TASK DETAILS:
Repeat verbatim only the lines from the opening of the material below through the one that contains "BATTEN_WIDTH = 0.060".

GIVEN DATA:
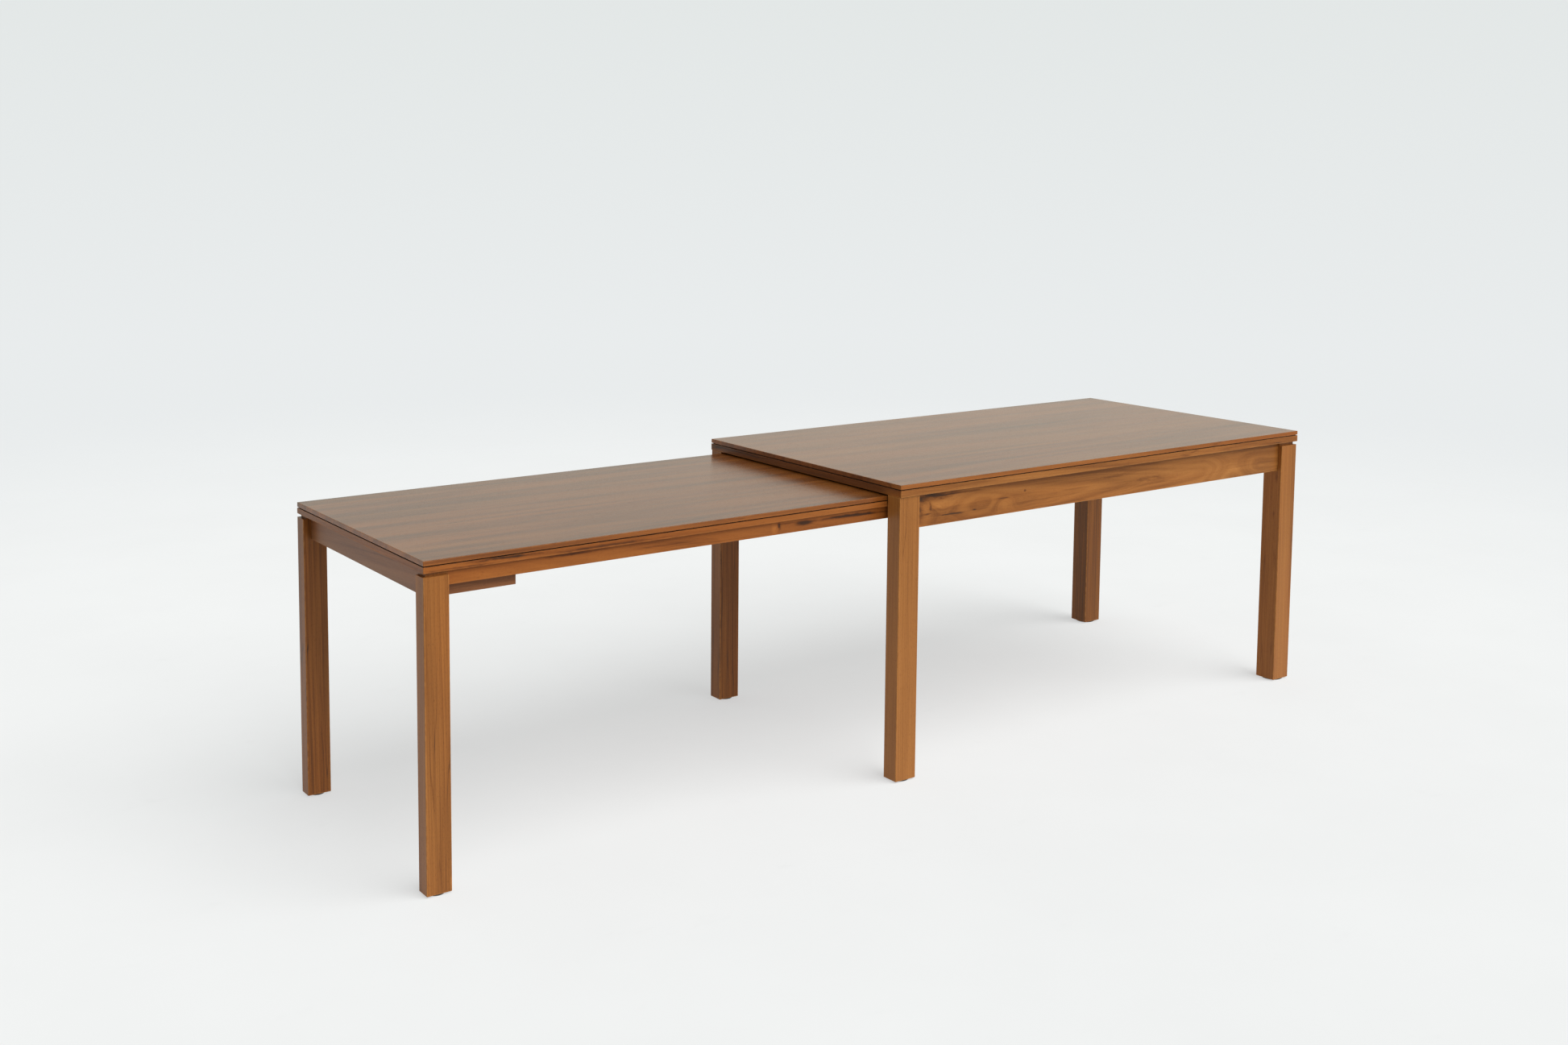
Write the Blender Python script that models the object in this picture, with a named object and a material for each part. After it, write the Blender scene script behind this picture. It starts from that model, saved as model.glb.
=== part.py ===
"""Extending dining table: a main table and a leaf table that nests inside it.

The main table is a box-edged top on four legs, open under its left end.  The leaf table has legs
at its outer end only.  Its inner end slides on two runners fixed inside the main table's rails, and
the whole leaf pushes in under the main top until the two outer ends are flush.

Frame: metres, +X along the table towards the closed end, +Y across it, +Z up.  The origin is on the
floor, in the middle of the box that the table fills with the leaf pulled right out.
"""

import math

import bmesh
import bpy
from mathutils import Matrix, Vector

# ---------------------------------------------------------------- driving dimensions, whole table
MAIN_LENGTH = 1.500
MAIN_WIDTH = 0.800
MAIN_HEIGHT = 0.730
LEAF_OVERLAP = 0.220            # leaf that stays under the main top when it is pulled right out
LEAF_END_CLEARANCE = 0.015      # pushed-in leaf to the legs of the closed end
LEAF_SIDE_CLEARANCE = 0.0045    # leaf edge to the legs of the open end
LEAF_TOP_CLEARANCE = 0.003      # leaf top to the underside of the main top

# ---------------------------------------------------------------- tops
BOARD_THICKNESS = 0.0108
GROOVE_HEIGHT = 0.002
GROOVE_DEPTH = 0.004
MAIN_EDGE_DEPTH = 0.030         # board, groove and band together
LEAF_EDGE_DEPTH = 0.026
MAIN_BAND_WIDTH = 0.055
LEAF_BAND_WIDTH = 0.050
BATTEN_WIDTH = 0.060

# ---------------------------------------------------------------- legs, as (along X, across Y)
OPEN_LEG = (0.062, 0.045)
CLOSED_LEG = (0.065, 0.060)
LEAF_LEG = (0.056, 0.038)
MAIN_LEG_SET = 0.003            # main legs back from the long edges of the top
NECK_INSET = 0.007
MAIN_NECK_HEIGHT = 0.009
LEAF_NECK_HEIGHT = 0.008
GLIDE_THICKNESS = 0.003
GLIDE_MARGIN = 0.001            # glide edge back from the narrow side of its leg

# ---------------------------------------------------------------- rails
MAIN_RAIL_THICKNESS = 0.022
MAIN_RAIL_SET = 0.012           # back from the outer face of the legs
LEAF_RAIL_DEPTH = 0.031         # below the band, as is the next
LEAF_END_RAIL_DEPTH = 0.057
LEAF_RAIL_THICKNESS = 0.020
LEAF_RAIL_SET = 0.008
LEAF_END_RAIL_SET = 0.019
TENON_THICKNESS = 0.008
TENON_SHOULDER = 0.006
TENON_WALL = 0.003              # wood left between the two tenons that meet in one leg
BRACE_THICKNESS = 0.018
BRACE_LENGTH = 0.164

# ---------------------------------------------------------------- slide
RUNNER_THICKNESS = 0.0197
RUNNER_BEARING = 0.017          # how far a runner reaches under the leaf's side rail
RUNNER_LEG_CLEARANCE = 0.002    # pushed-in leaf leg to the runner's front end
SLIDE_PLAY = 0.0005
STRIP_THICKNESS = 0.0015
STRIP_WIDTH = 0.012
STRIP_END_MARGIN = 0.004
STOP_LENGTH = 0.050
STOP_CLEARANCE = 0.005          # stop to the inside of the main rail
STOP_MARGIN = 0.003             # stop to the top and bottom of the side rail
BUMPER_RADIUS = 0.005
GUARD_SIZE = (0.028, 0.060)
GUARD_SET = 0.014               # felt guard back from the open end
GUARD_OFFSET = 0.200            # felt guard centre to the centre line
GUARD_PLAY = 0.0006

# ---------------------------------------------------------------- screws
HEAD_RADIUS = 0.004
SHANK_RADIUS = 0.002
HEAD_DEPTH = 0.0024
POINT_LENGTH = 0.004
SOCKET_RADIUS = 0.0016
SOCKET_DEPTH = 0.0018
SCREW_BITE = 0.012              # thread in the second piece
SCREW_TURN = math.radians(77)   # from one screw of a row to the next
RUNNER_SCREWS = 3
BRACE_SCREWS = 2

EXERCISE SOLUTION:
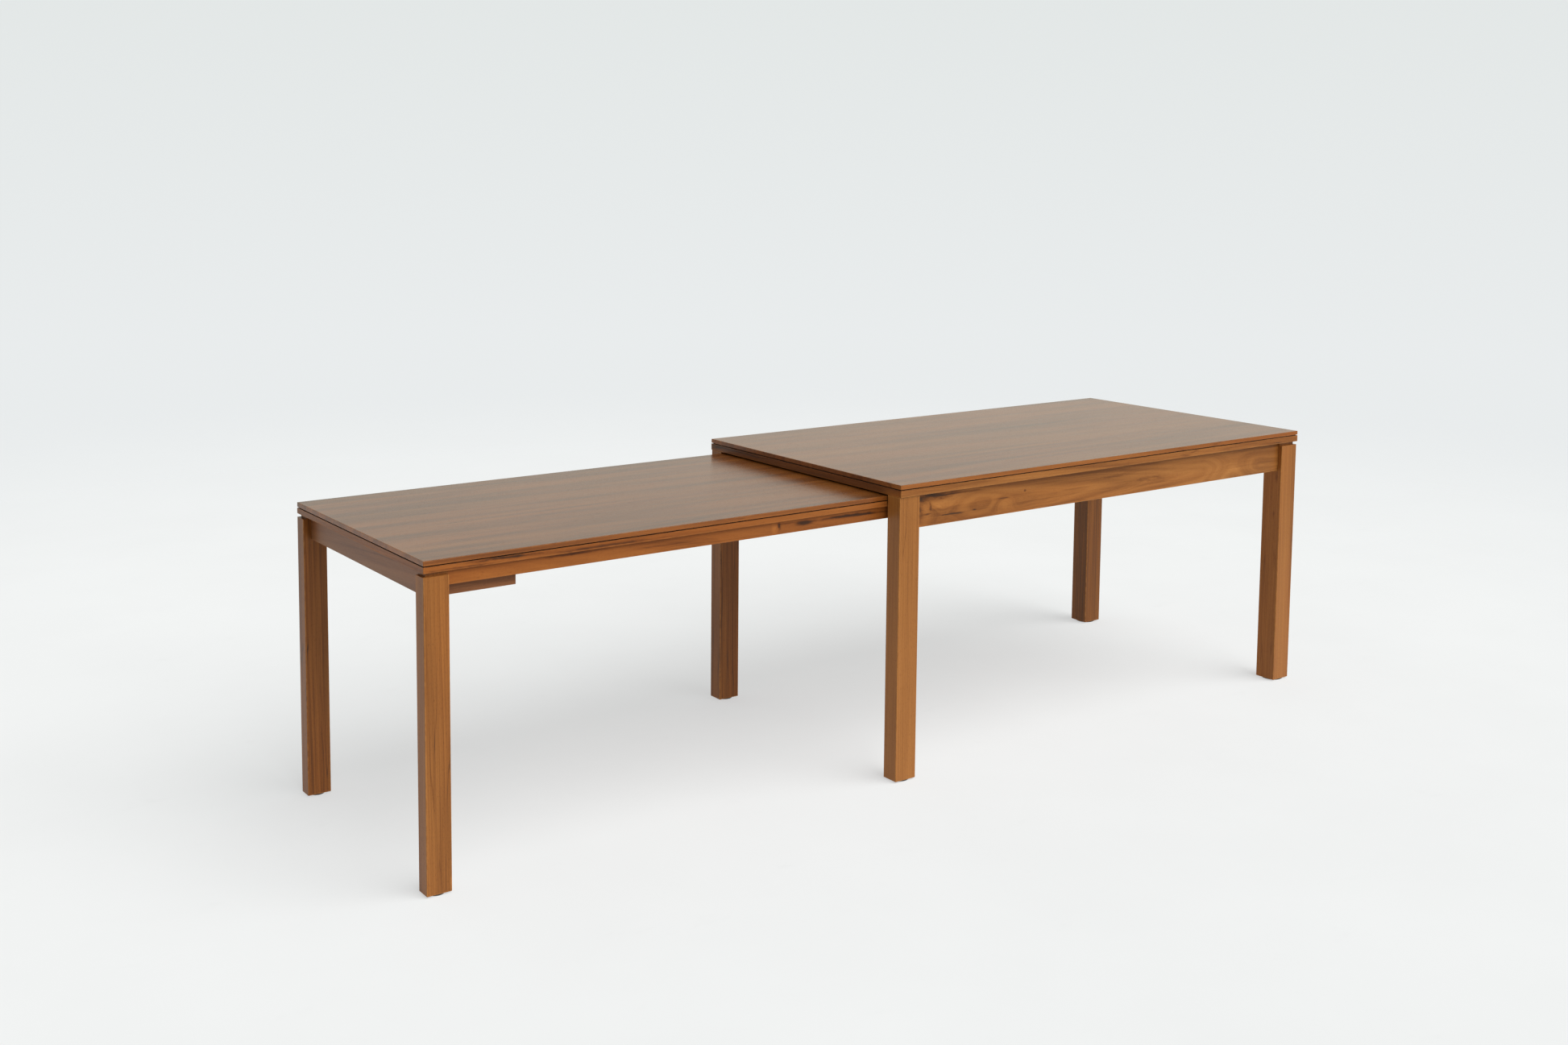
Write the Blender Python script that models the object in this picture, with a named object and a material for each part. After it, write the Blender scene script behind this picture. It starts from that model, saved as model.glb.
=== part.py ===
"""Extending dining table: a main table and a leaf table that nests inside it.

The main table is a box-edged top on four legs, open under its left end.  The leaf table has legs
at its outer end only.  Its inner end slides on two runners fixed inside the main table's rails, and
the whole leaf pushes in under the main top until the two outer ends are flush.

Frame: metres, +X along the table towards the closed end, +Y across it, +Z up.  The origin is on the
floor, in the middle of the box that the table fills with the leaf pulled right out.
"""

import math

import bmesh
import bpy
from mathutils import Matrix, Vector

# ---------------------------------------------------------------- driving dimensions, whole table
MAIN_LENGTH = 1.500
MAIN_WIDTH = 0.800
MAIN_HEIGHT = 0.730
LEAF_OVERLAP = 0.220            # leaf that stays under the main top when it is pulled right out
LEAF_END_CLEARANCE = 0.015      # pushed-in leaf to the legs of the closed end
LEAF_SIDE_CLEARANCE = 0.0045    # leaf edge to the legs of the open end
LEAF_TOP_CLEARANCE = 0.003      # leaf top to the underside of the main top

# ---------------------------------------------------------------- tops
BOARD_THICKNESS = 0.0108
GROOVE_HEIGHT = 0.002
GROOVE_DEPTH = 0.004
MAIN_EDGE_DEPTH = 0.030         # board, groove and band together
LEAF_EDGE_DEPTH = 0.026
MAIN_BAND_WIDTH = 0.055
LEAF_BAND_WIDTH = 0.050
BATTEN_WIDTH = 0.060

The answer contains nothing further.